A run of records
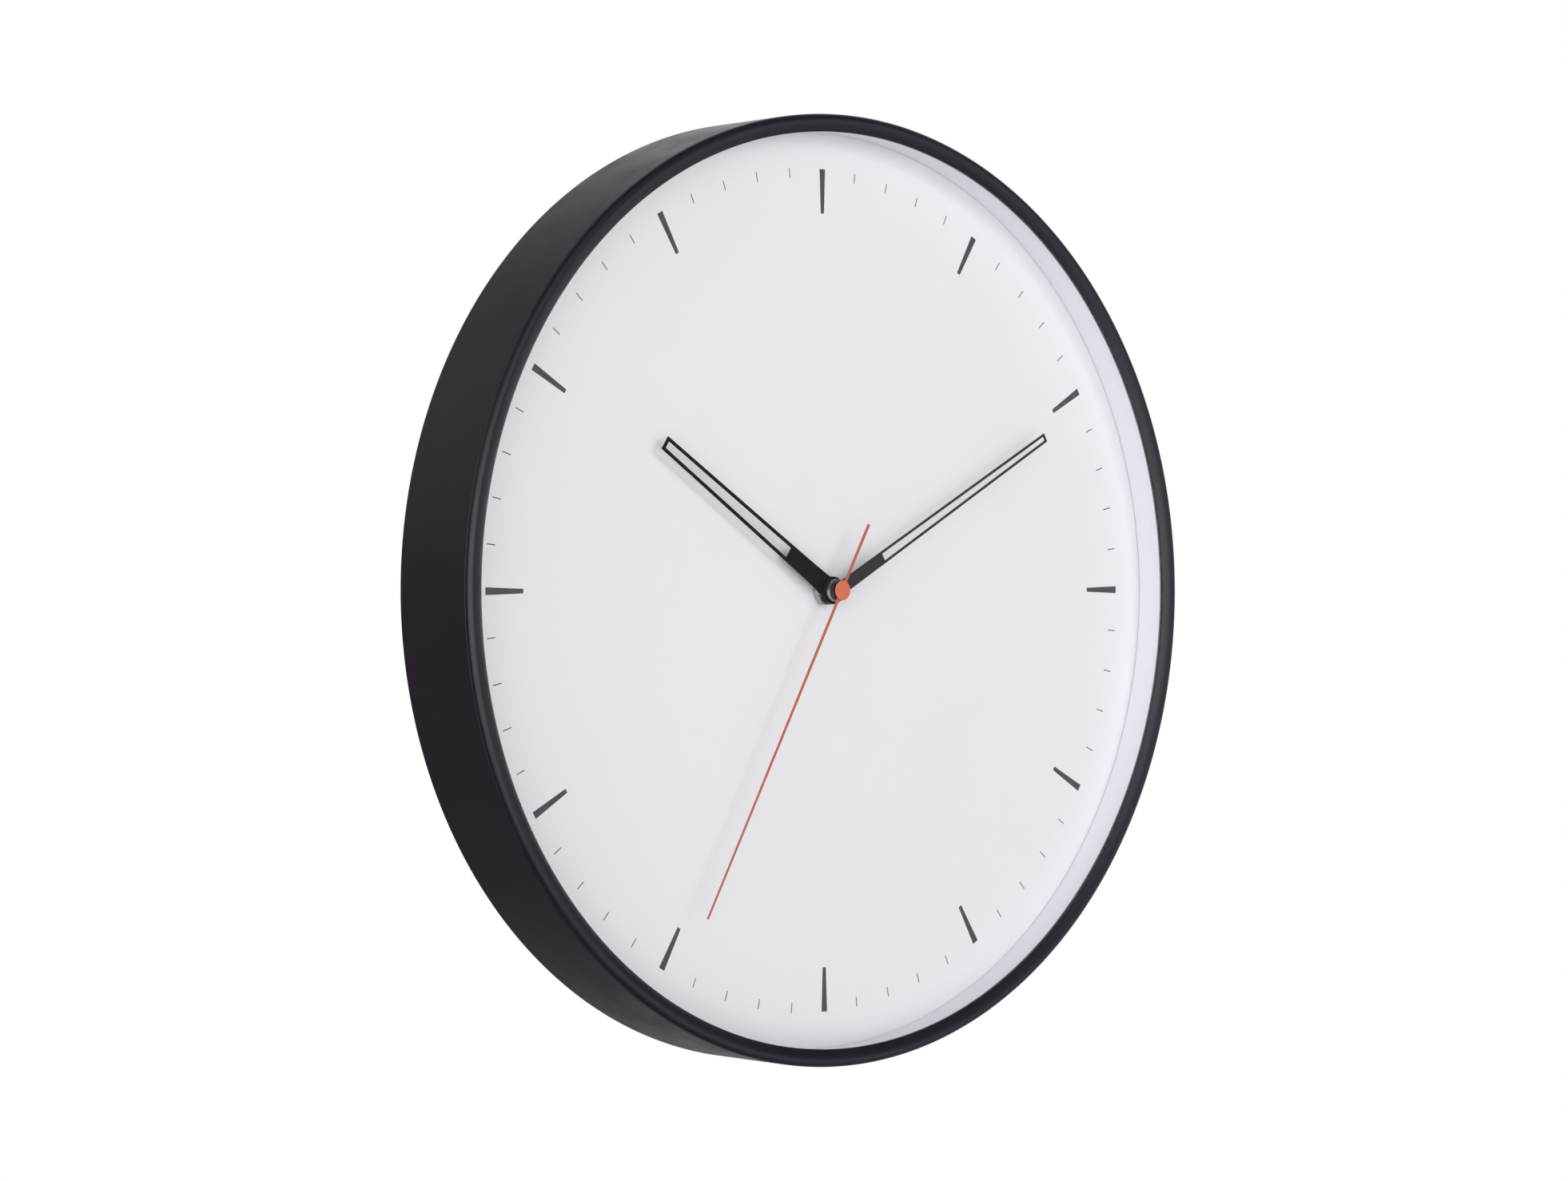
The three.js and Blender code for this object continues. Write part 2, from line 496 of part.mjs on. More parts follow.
const CANNON_GAP = meshPhase(12, CANNON_LEAF, TO_MOTION, 36);
const MOTION_GAP = meshPhase(10, MOTION_LEAF, TO_MOTION + 180, 40);

function gear(name, at, pieces, cuts, look) {
  add(face, name, joined(pieces, cuts), look).position.set(at.x, 0, at.z);
}

gear('rotor', ROTOR_AT, [
  plate(pinionShape(6, ROTOR_PAIR, ROTOR_LEAF), -16.4, -15.2),
  rod(1.6, -15.3, -13, 16),
  rod(PIVOT.thin, FRONT_PIVOT, PIVOT.end, 8),
], [], STEEL);

gear('intermediate_wheel', INTERMEDIATE_AT, [
  plate(wheelShape(36, ROTOR_PAIR, ROTOR_GAP), -16.2, -15.5),
  plate(pinionShape(6, SECOND_PAIR, INTERMEDIATE_LEAF), -17.6, -16.1),
  rod(PIVOT.thin, FRONT_PIVOT, PIVOT.end, 8),
], [], WHEEL_WHITE);

gear('second_wheel', CENTRE, [
  plate(wheelShape(30, SECOND_PAIR, INTERMEDIATE_GAP), -17.5, -16.8),
  plate(pinionShape(6, THIRD_PAIR, SECOND_LEAF), -19.8, -17.4),
  rod(PIVOT.thick, SECOND_DEPTH.front, PIVOT.end, 12),
], [], STEEL);

gear('third_wheel', THIRD_AT, [
  plate(wheelShape(45, THIRD_PAIR, SECOND_GAP), -19.7, -18.9),
  plate(pinionShape(6, CENTRE_PAIR, THIRD_LEAF), -21.3, -19.6),
  rod(PIVOT.thin, MOVEMENT.front + 0.3, PIVOT.end, 8),
], [], WHEEL_WHITE);

gear('centre_wheel', CENTRE, [
  plate(wheelShape(48, CENTRE_PAIR, THIRD_GAP), -21.2, -20.4),
], [rod(PIPES.minuteOuter + 0.15, -22, -20, 20)], WHEEL_WHITE);

gear('minute_pipe', CENTRE, [
  plate(pinionShape(12, MOTION_PAIR, CANNON_LEAF), -22.7, -21.7),
  rod(PIPES.minuteOuter, MINUTE_DEPTH.front - 0.5, -20.1, 20),
], [rod(PIPES.minuteBore, MINUTE_DEPTH.front - 1, -20, 20)], CHROME);

gear('motion_wheel', MOTION_AT, [
  plate(wheelShape(36, MOTION_PAIR, CANNON_GAP), -22.6, -21.8),
  plate(pinionShape(10, HOUR_PAIR, MOTION_LEAF), -24, -22.5),
], [rod(0.8, -25, -21, 12)], WHEEL_WHITE);

gear('hour_wheel', CENTRE, [
  plate(wheelShape(40, HOUR_PAIR, MOTION_GAP), -23.9, -23.1),
  rod(PIPES.hourOuter, HOUR_DEPTH.front - 0.5, -23.2, 20),
], [rod(PIPES.hourBore, HOUR_DEPTH.front - 1, -23, 20)], WHEEL_WHITE);

gear('setting_knob', SETTING_AT, [
  plate(pinionShape(12, MOTION_PAIR, meshPhase(36, CANNON_GAP, TO_SETTING, 12)), -22.7, -21.7),
  rod(1.1, -23.6, -8.5, 12),
  rod(6, MOVEMENT.rear + GAP, -5.6, 20),
], [], BLACK_PLASTIC);

export default clock;
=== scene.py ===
"""Looks of a round wall clock: satin black case, flat glass, white dial, skeleton hands and quartz movement.

Metres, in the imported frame: X to the right seen from the front, Y towards the wall and Z up.
"""
import math

import bmesh
import bpy
from mathutils import Matrix, Vector


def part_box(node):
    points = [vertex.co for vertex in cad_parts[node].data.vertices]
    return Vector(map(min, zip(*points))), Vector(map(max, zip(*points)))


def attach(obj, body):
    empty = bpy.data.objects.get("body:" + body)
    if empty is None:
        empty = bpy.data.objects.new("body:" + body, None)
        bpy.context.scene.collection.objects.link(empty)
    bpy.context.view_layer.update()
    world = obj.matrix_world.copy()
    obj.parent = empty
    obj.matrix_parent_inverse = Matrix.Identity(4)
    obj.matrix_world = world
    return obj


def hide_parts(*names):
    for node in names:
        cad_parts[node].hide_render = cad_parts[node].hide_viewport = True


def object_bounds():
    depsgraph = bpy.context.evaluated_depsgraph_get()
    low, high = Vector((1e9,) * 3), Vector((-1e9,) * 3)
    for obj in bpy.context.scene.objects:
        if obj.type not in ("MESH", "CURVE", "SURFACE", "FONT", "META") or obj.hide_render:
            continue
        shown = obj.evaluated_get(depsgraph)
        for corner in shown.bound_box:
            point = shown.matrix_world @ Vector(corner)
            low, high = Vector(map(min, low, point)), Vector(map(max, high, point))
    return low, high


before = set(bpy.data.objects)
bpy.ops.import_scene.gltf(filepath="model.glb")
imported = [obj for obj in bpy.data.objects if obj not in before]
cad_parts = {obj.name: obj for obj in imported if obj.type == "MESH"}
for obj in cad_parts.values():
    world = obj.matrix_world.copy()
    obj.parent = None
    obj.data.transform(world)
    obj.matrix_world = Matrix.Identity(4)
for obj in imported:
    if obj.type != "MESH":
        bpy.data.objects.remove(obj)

CAD_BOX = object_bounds()  # its lowest and its highest corner
MM = 0.001
TURN = 2 * math.pi
SAME = 2e-6  # metres; two places this close count as one
FLAT_EDGE = 20  # degrees; plates keep their faces flat up to the first bend of their rounded edges


# ---- Reading the frame ----
def corners(node):
    return [v.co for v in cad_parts[node].data.vertices]


def middle(node):
    low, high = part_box(node)
    return (low + high) / 2


CENTRE = middle("case_band")  # the hands' axis passes through it along Y
DIAL_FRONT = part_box("dial_plate")[0].y


def near(a, b):
    return abs(a - b) < SAME


def chained(pairs):
    """Puts the points of an outline in order from its edges: an open chain, or the longest loops first."""
    links = {}
    for a, b in pairs:
        links.setdefault(a, set()).add(b)
        links.setdefault(b, set()).add(a)
    chains = []
    while links:
        ends = [p for p in links if len(links[p]) == 1]
        point = min(ends or links)
        chain = [point]
        while links.get(point):
            following = min(links[point])
            links[point].discard(following)
            links[following].discard(point)
            if following != chain[0]:
                chain.append(following)
            point = following
        links = {p: linked for p, linked in links.items() if linked}
        chains.append(chain)
    return sorted(chains, key=len, reverse=True)


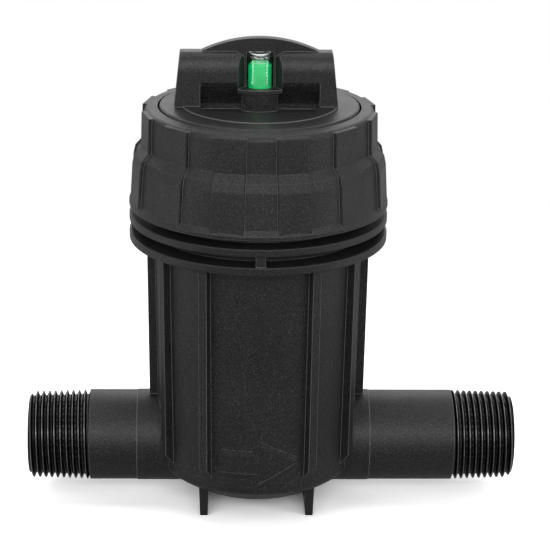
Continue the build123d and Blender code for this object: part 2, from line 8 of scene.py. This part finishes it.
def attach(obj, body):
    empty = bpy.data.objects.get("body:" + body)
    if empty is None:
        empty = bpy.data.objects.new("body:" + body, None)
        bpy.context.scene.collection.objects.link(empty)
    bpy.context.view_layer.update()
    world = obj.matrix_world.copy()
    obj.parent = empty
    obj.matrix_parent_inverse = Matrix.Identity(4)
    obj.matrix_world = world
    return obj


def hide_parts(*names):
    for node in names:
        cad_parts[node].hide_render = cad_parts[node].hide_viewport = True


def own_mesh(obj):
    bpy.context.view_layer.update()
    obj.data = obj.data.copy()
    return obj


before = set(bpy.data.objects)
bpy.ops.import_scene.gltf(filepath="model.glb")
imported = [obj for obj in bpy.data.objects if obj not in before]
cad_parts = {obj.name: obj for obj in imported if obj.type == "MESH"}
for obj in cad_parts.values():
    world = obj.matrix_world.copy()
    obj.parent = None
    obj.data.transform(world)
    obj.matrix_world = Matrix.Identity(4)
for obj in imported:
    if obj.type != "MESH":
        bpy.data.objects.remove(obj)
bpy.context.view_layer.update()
MM = 0.001

# Pipe run, as in the solids
pipe_height = 24.0 * MM
inlet_end = -84.0 * MM
outlet_end = 95.1 * MM
thread_length = 22.5 * MM
thread_taper = 1 / 32

# One-inch taper pipe thread
thread_pitch = 25.4 / 11.5 * MM
thread_depth = 1.72 * MM
thread_crest_radius = 16.62 * MM
thread_lead_in = 1.3 * MM
crest_share = 0.12
root_share = 0.12
steps_per_turn = 72
thread_start_turn = 1.5
thread_spare_turns = 3
merge_distance = 1e-7

# Bowl wall, as in the solids
wall_foot_radius = 36.0 * MM
wall_top_radius = 37.4 * MM
wall_foot_height = 16.1 * MM
wall_top_height = 102.3 * MM

# Flow arrow
arrow_height = 27.2 * MM
arrow_tail = -13.45 * MM
arrow_neck = 0.0 * MM
arrow_tip = 14.05 * MM
arrow_shaft_half = 3.4 * MM
arrow_head_half = 7.35 * MM
arrow_line_ramp = 2.2 * MM
arrow_line_step = 0.24 * MM
arrow_line_lift = 0.24 * MM
arrow_line_root = -0.02 * MM
arrow_line_segment = 0.8 * MM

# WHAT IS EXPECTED
Print the listing above from its first line through the line with "export default clock;", and stop there.

# FINISHED EXERCISE
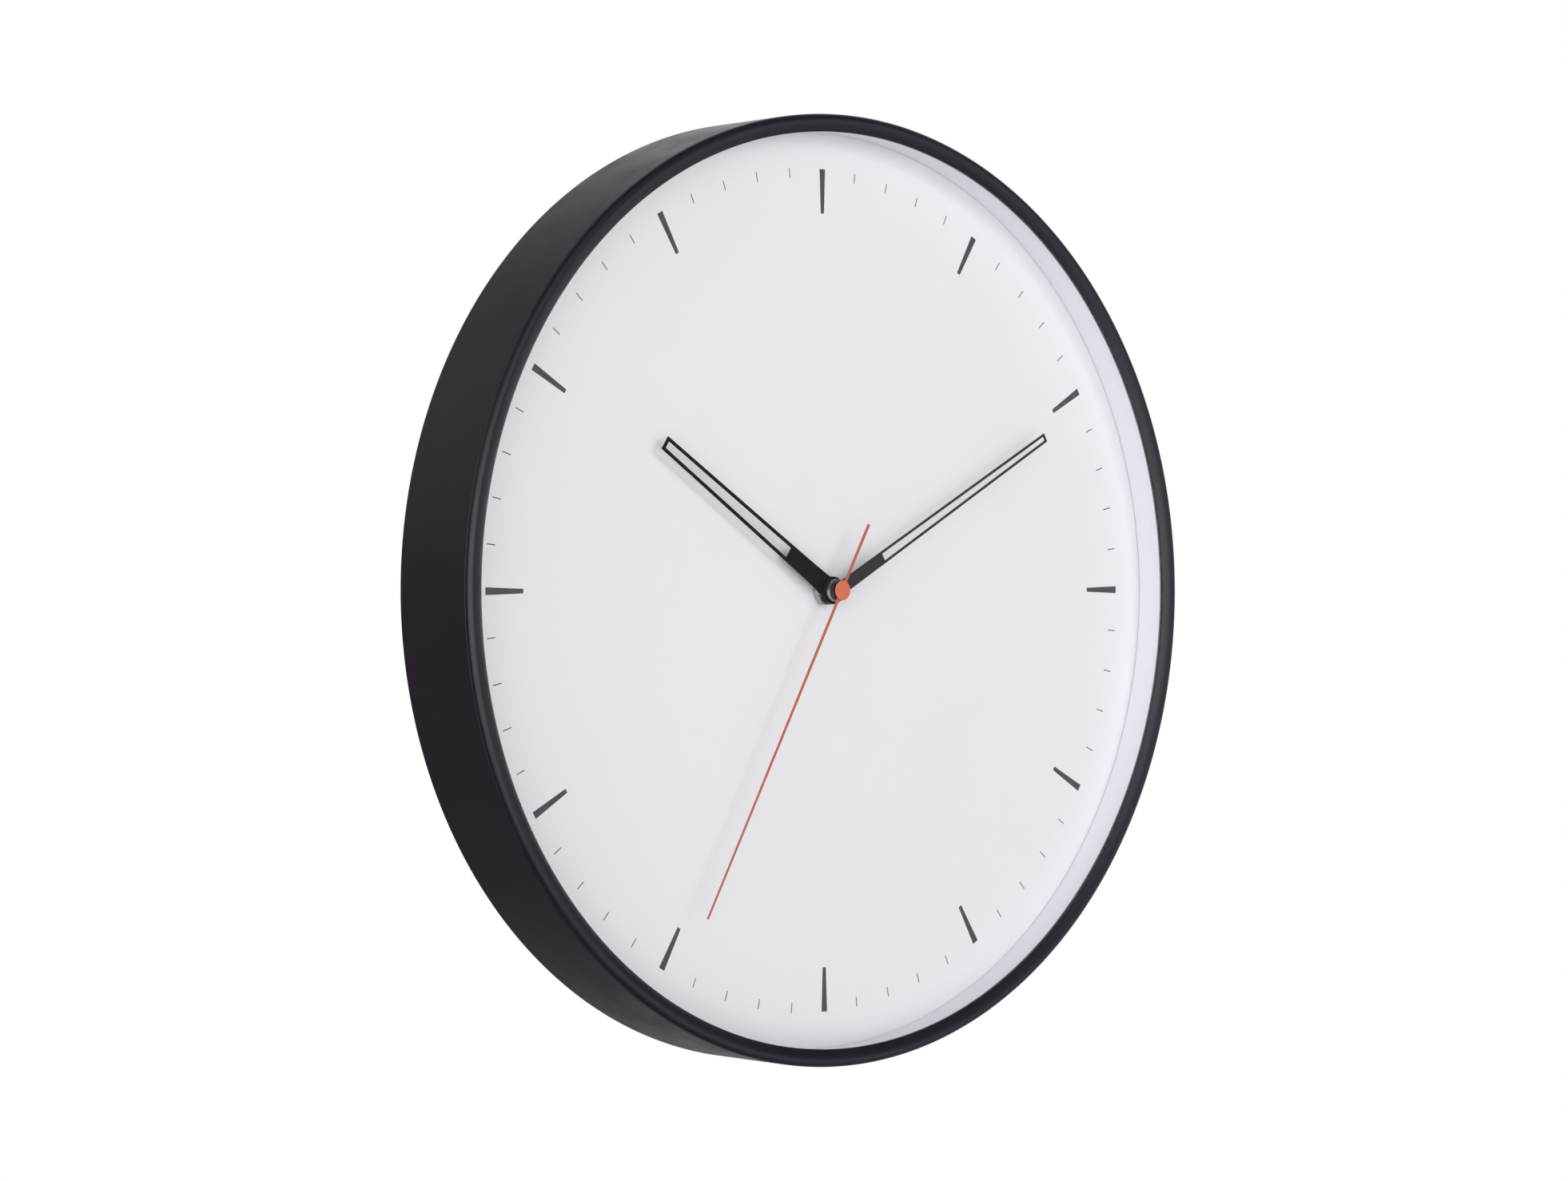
The three.js and Blender code for this object continues. Write part 2, from line 496 of part.mjs on. More parts follow.
const CANNON_GAP = meshPhase(12, CANNON_LEAF, TO_MOTION, 36);
const MOTION_GAP = meshPhase(10, MOTION_LEAF, TO_MOTION + 180, 40);

function gear(name, at, pieces, cuts, look) {
  add(face, name, joined(pieces, cuts), look).position.set(at.x, 0, at.z);
}

gear('rotor', ROTOR_AT, [
  plate(pinionShape(6, ROTOR_PAIR, ROTOR_LEAF), -16.4, -15.2),
  rod(1.6, -15.3, -13, 16),
  rod(PIVOT.thin, FRONT_PIVOT, PIVOT.end, 8),
], [], STEEL);

gear('intermediate_wheel', INTERMEDIATE_AT, [
  plate(wheelShape(36, ROTOR_PAIR, ROTOR_GAP), -16.2, -15.5),
  plate(pinionShape(6, SECOND_PAIR, INTERMEDIATE_LEAF), -17.6, -16.1),
  rod(PIVOT.thin, FRONT_PIVOT, PIVOT.end, 8),
], [], WHEEL_WHITE);

gear('second_wheel', CENTRE, [
  plate(wheelShape(30, SECOND_PAIR, INTERMEDIATE_GAP), -17.5, -16.8),
  plate(pinionShape(6, THIRD_PAIR, SECOND_LEAF), -19.8, -17.4),
  rod(PIVOT.thick, SECOND_DEPTH.front, PIVOT.end, 12),
], [], STEEL);

gear('third_wheel', THIRD_AT, [
  plate(wheelShape(45, THIRD_PAIR, SECOND_GAP), -19.7, -18.9),
  plate(pinionShape(6, CENTRE_PAIR, THIRD_LEAF), -21.3, -19.6),
  rod(PIVOT.thin, MOVEMENT.front + 0.3, PIVOT.end, 8),
], [], WHEEL_WHITE);

gear('centre_wheel', CENTRE, [
  plate(wheelShape(48, CENTRE_PAIR, THIRD_GAP), -21.2, -20.4),
], [rod(PIPES.minuteOuter + 0.15, -22, -20, 20)], WHEEL_WHITE);

gear('minute_pipe', CENTRE, [
  plate(pinionShape(12, MOTION_PAIR, CANNON_LEAF), -22.7, -21.7),
  rod(PIPES.minuteOuter, MINUTE_DEPTH.front - 0.5, -20.1, 20),
], [rod(PIPES.minuteBore, MINUTE_DEPTH.front - 1, -20, 20)], CHROME);

gear('motion_wheel', MOTION_AT, [
  plate(wheelShape(36, MOTION_PAIR, CANNON_GAP), -22.6, -21.8),
  plate(pinionShape(10, HOUR_PAIR, MOTION_LEAF), -24, -22.5),
], [rod(0.8, -25, -21, 12)], WHEEL_WHITE);

gear('hour_wheel', CENTRE, [
  plate(wheelShape(40, HOUR_PAIR, MOTION_GAP), -23.9, -23.1),
  rod(PIPES.hourOuter, HOUR_DEPTH.front - 0.5, -23.2, 20),
], [rod(PIPES.hourBore, HOUR_DEPTH.front - 1, -23, 20)], WHEEL_WHITE);

gear('setting_knob', SETTING_AT, [
  plate(pinionShape(12, MOTION_PAIR, meshPhase(36, CANNON_GAP, TO_SETTING, 12)), -22.7, -21.7),
  rod(1.1, -23.6, -8.5, 12),
  rod(6, MOVEMENT.rear + GAP, -5.6, 20),
], [], BLACK_PLASTIC);

export default clock;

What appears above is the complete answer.